April 14, 2010 Comments Off on Sorry Monsanto et al. You Can’t Play in My Sandbox
I’ve been stuck inside lately because pollen and I are having a rocky relationship, and I feel like crap. The only thing I can muster garden wise are dreams of delicious summer vegetables like tomatoes an cucumbers. The summer didn’t creep up on me like spring did, and summer vegetables will tolerate the roof a little bit better, so I have time to let my conscience dictate my summer plantings down to the seed. How could I be having a moral dilemma over a seed? Well seeds are the beginning of life and the power of our food systems. Seeds are from simple but they are the linchpin of our industrial food system, as seeds and thus plants have been genetically designed by humans, often in the form of hybrids. Now on the surface these genetically modified foods seem pretty great, because they make plants resistant to all kinds of things and can grow in areas that it might not do well in normally. The end product is generally bigger food and more of it, meaning more to feed all the people that are eating the food from pretty much everywhere. People can really go back and forth about organic farming vs regular industrial farming and the role of genetically modified foo just read the comments of this Boston Globe Article and you will get my point. Anyway like all things local food you have to draw your line, and what I really care about is that genetically modified seeds reduce biodiversity and put everyone at risk. For example if 98% of our corn in the same and corn is in so much of the food eaten by Americans, and corn gets a disease we will be up a serious creek with a fractured paddle. It also doesn’t allow evolution to do its thing by weeding out the weak and creating naturally resistant plants, and that just doesn’t make a lot of sense to me. Just like it doesn’t make any sense that farmer can’t save their seeds , because often genetically modified seeds are owned by the company that makes them and even if the farmer wanted to save seeds many hybrids won’t have the same yield the second year anyway, because like a mule they are workhorses that can’t reproduce.

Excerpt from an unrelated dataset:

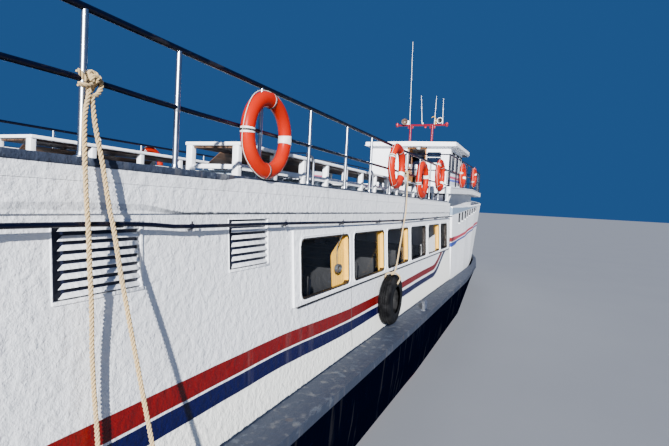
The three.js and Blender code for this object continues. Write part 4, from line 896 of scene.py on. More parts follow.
class FERRY_OT_grab_pipes(bpy.types.Operator):
    """Grab pipes on small welded brackets along the cabin sides"""

    bl_idname = "ferry.grab_pipes"
    bl_label = "Grab pipes"

    def execute(self, context):
        z = 2.835
        y = wall_y(z) - 0.075
        parts = [tubes([smoothed([(x, wall_y(h) - 0.075, h) for x, h in PIPE], 0.2)], 0.015, 14)]

        def at_pipe(x):
            rise = along(PIPE, x, 1) - z
            return x, rise * math.tan(LEAN), rise

        stay = [(0, y, z - 0.01), (0.02, y + 0.035, z - 0.025), (0.045, wall_y(z - 0.03), z - 0.03)]
        collar = turned([(0.017, -0.014), (0.0185, -0.01), (0.0185, 0.01), (0.017, 0.014)], 16)
        foot = joined([
            tubes([stay], 0.0075, 8),
            tubes([[(0, y, z - 0.03), (0, y, z + 0.035)]], 0.006, 8),
            moved(collar, (0, y, z), (1, 0, 0)),
        ])
        for x in (-13, -11.5, -10.2, -9.3, -7.9, -6.6, -5.2, -3.8, -2.4, -1, 0.4, 1.8):
            parts.append(shifted(foot, *at_pipe(x)))
        for x in (-8.52, -3.1, 1.1):
            sleeve = turned([(0.0155, -0.035), (0.0185, -0.03), (0.0185, 0.03), (0.0155, 0.035)], 16)
            parts.append(moved(sleeve, Vector((0, y, z)) + Vector(at_pipe(x)), (1, 0, 0)))
        bpy.data.objects.remove(foot)
        pipe = coated(joined(parts), "rail coat")
        fitted_both(pipe, "grab_pipe_bracketed_", "grab_pipe_")
        return {"FINISHED"}


class FERRY_OT_louvres(bpy.types.Operator):
    """Slatted air openings in the cabin sides"""

    bl_idname = "ferry.louvres"
    bl_label = "Louvres"

    def execute(self, context):
        face, low, high, width = -2.88, 2.475, 2.87, 0.575
        parts = []
        for x0, count in ((-8.865, context.scene.ferry_sizes.slats), (-7.385, 7)):
            corner = (x0 + width - 0.002, face + 0.0275, high - 0.002)
            # the back plate and the aft cheek are near-black: painted shade inside the recess
            back = block((x0 + 0.002, face + 0.022, low + 0.002), corner, 0.001)
            parts.append(coated(back, "painted shade"))
            cheek = block((x0 + 0.001, face - 0.004, low), (x0 + 0.007, face + 0.024, high), 0.001)
            parts.append(coated(cheek, "painted shade"))
            pitch = (high - low) / count
            half = pitch * 0.31
            blade = block((x0 + 0.05, -0.003, -half), (x0 + width - 0.006, 0.003, half), 0.0015)
            for vertex in blade.data.vertices:
                if vertex.co.x < x0 + 0.1:
                    vertex.co.x += 0.02 * vertex.co.z / half
            coated(blade, "white coat")
            tilt = turned_by(-32, "X")
            for i in range(count):
                spot = Matrix.Translation((0, face + 0.006, low + pitch * (i + 0.45)))
                parts.append(copied(blade, spot @ tilt))
            bpy.data.objects.remove(blade)
            rim = 0.02
            for lo, hi in (
                ((x0 - 0.004, face - 0.008, low - rim), (x0 + width + rim, face + 0.004, low)),
                ((x0 + width, face - 0.008, low), (x0 + width + rim, face + 0.004, high + 0.004)),
                ((x0 - 0.006, face - 0.006, low), (x0 + 0.001, face + 0.004, high + 0.004)),
                ((x0 - 0.006, face - 0.01, high), (x0 + width + rim, face + 0.004, high + 0.008)),
            ):
                parts.append(coated(block(lo, hi, 0.002), "white coat"))
        louvre = joined(parts)
        louvre.data.transform(LEANT)
        fitted_both(louvre, "louvres_")
        return {"FINISHED"}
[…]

SO in my own little act of defiance(waves flag) I am getting my plan on for summer and unlike spring I am going to start my summer vegetables from seed. Because I have a worrisome personality that is delightfully paired with a guilty conscience so I am making sure that my seeds are open pollinated and have no genetic engineering juju going on . It’s important to me that I plant diverse species to support the biosphere.I am getting mine from a company called Southern Exposure Seed Exchange and they even encourage seed saving! I am fortunate to have them only 40 minutes away from I live, and a vendor at the market sells them on Saturday. However they sell their products online and have a super awesome catalog (also available online) that has great stories and descriptions of the seeds. There are also tons of resources online for finding places that sell heirloom/heritage and non GMO seeds and techniques of savings seeds. Even if you don’t won’t go out of your way, local food is becoming the hot new thing and many large retailers carry heirloom varieties, just be sure not to be confused by organic seeds in that they may or may not be genetically modified,the guarantee of organic means that they were grown in an organic way.
Buying heirlooms for me is my own little way of telling Monsanto and other giant seed companies (are there any others?) to F*** off, even if do still wear cotton, which apparently Monsanto owns all the seeds to as well, who knew?